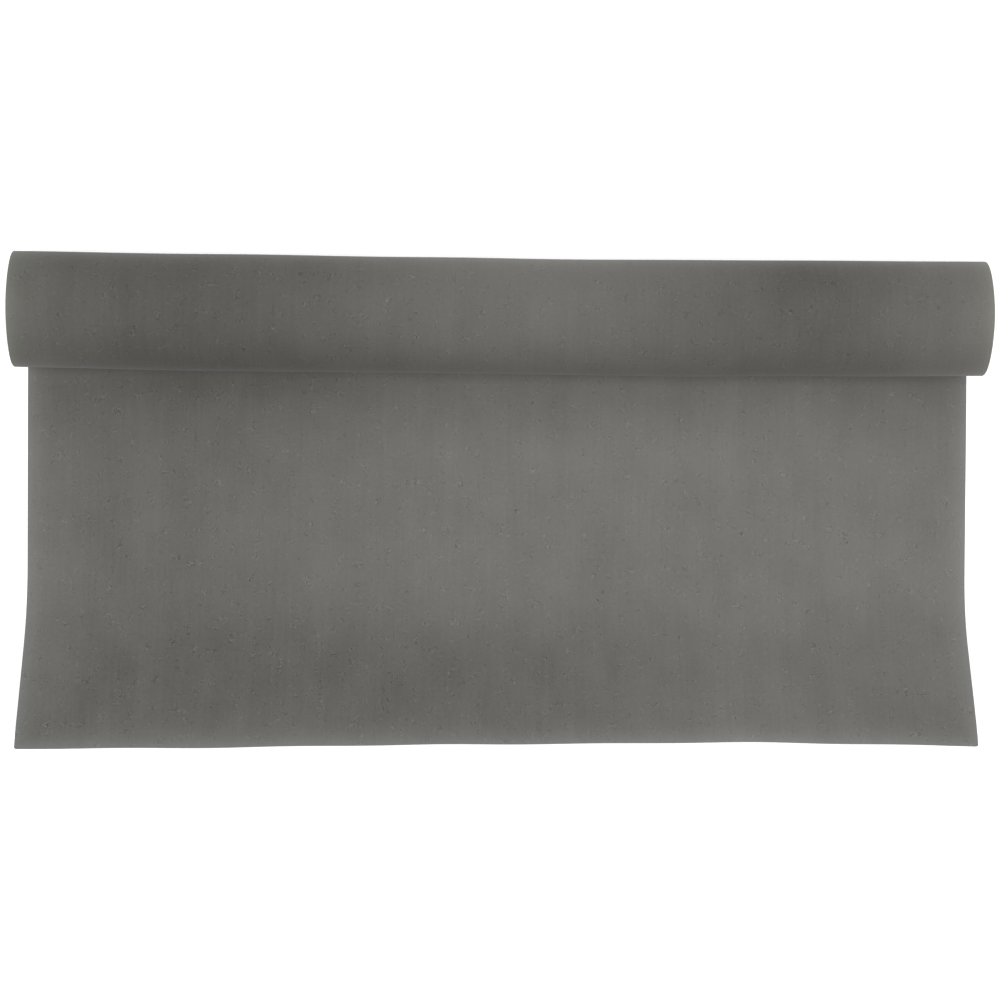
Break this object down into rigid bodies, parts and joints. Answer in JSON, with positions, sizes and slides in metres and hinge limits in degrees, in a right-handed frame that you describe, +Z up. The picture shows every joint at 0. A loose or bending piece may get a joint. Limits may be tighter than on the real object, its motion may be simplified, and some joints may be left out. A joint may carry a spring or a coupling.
{
  "type": "backdrop paper roll",
  "caption": "Small dark warm-grey seamless backdrop paper roll on a cardboard core, lying on a floor with a short length paid out and its free end curling up.",
  "frame": {"origin": "middle of the core's bore, halfway along the roll", "axes": "+X along the roll, -Y the way the paper leaves the roll along the floor, +Z up"},
  "size_m": [0.68, 0.3448, 0.0799],
  "materials": {
    "backdrop_paper": "matte",
    "core_board": "matte",
    "core_liner": "matte",
    "tape": "satin"
  },
  "bodies": {
    "outer_turn": {"outer_turn": "backdrop_paper"},
    "roll": {"core_liner_ply": "core_liner", "core_body_ply_1": "core_board", "core_body_ply_2": "core_board", "core_body_ply_3": "core_board", "core_body_ply_4": "core_board", "core_cover_ply": "core_liner", "start_tape": "tape", "wound_paper": "backdrop_paper"},
    "sheet": {"flat_sheet": "backdrop_paper"},
    "free_end": {"free_end": "backdrop_paper"}
  },
  "joints": [
    {"name": "roll_turn", "type": "hinge", "parent": "outer_turn", "child": "roll", "pos_m": [0, 0, 0], "axis": [-1, 0, 0], "range_deg": [-135, 360]},
    {"name": "sheet_pull", "type": "slide", "parent": "outer_turn", "child": "sheet", "axis": [0, -1, 0], "range_m": [-0.095, 0.251], "deforming": ["flat_sheet"]},
    {"name": "free_end_lift", "type": "hinge", "parent": "sheet", "child": "free_end", "pos_m": [0, -0.184, -0.0399], "axis": [-1, 0, 0], "range_deg": [-10, 40], "stiffness_Nm_per_rad": 0.05, "springref_deg": 10.6, "deforming": ["free_end"]}
  ],
  "couplings": [
    {"joint": "sheet_pull", "follows": "roll_turn", "m_per_rad": 0.039904}
  ]
}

────────────────

PROMPT ▸ Make an exact copy of every line in the data.

ANSWER TO THIS PROBLEM ▸
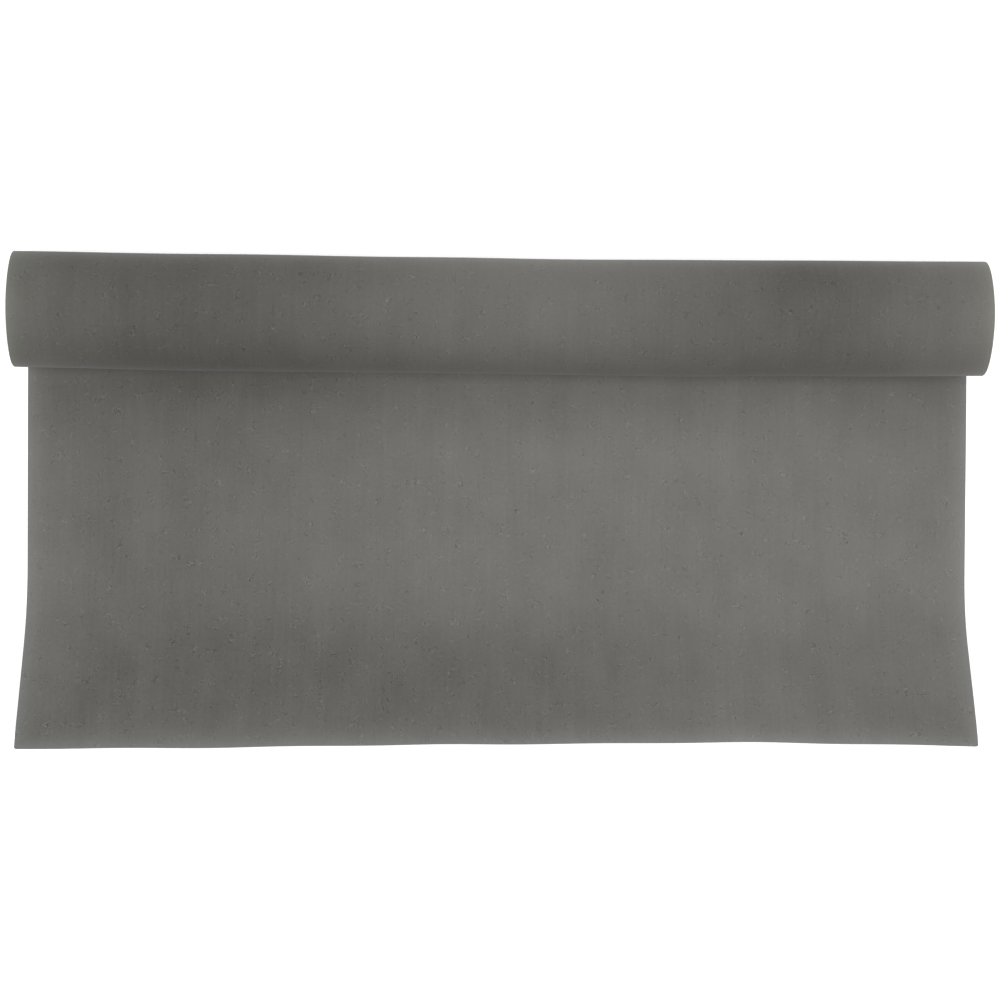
Break this object down into rigid bodies, parts and joints. Answer in JSON, with positions, sizes and slides in metres and hinge limits in degrees, in a right-handed frame that you describe, +Z up. The picture shows every joint at 0. A loose or bending piece may get a joint. Limits may be tighter than on the real object, its motion may be simplified, and some joints may be left out. A joint may carry a spring or a coupling.
{
  "type": "backdrop paper roll",
  "caption": "Small dark warm-grey seamless backdrop paper roll on a cardboard core, lying on a floor with a short length paid out and its free end curling up.",
  "frame": {"origin": "middle of the core's bore, halfway along the roll", "axes": "+X along the roll, -Y the way the paper leaves the roll along the floor, +Z up"},
  "size_m": [0.68, 0.3448, 0.0799],
  "materials": {
    "backdrop_paper": "matte",
    "core_board": "matte",
    "core_liner": "matte",
    "tape": "satin"
  },
  "bodies": {
    "outer_turn": {"outer_turn": "backdrop_paper"},
    "roll": {"core_liner_ply": "core_liner", "core_body_ply_1": "core_board", "core_body_ply_2": "core_board", "core_body_ply_3": "core_board", "core_body_ply_4": "core_board", "core_cover_ply": "core_liner", "start_tape": "tape", "wound_paper": "backdrop_paper"},
    "sheet": {"flat_sheet": "backdrop_paper"},
    "free_end": {"free_end": "backdrop_paper"}
  },
  "joints": [
    {"name": "roll_turn", "type": "hinge", "parent": "outer_turn", "child": "roll", "pos_m": [0, 0, 0], "axis": [-1, 0, 0], "range_deg": [-135, 360]},
    {"name": "sheet_pull", "type": "slide", "parent": "outer_turn", "child": "sheet", "axis": [0, -1, 0], "range_m": [-0.095, 0.251], "deforming": ["flat_sheet"]},
    {"name": "free_end_lift", "type": "hinge", "parent": "sheet", "child": "free_end", "pos_m": [0, -0.184, -0.0399], "axis": [-1, 0, 0], "range_deg": [-10, 40], "stiffness_Nm_per_rad": 0.05, "springref_deg": 10.6, "deforming": ["free_end"]}
  ],
  "couplings": [
    {"joint": "sheet_pull", "follows": "roll_turn", "m_per_rad": 0.039904}
  ]
}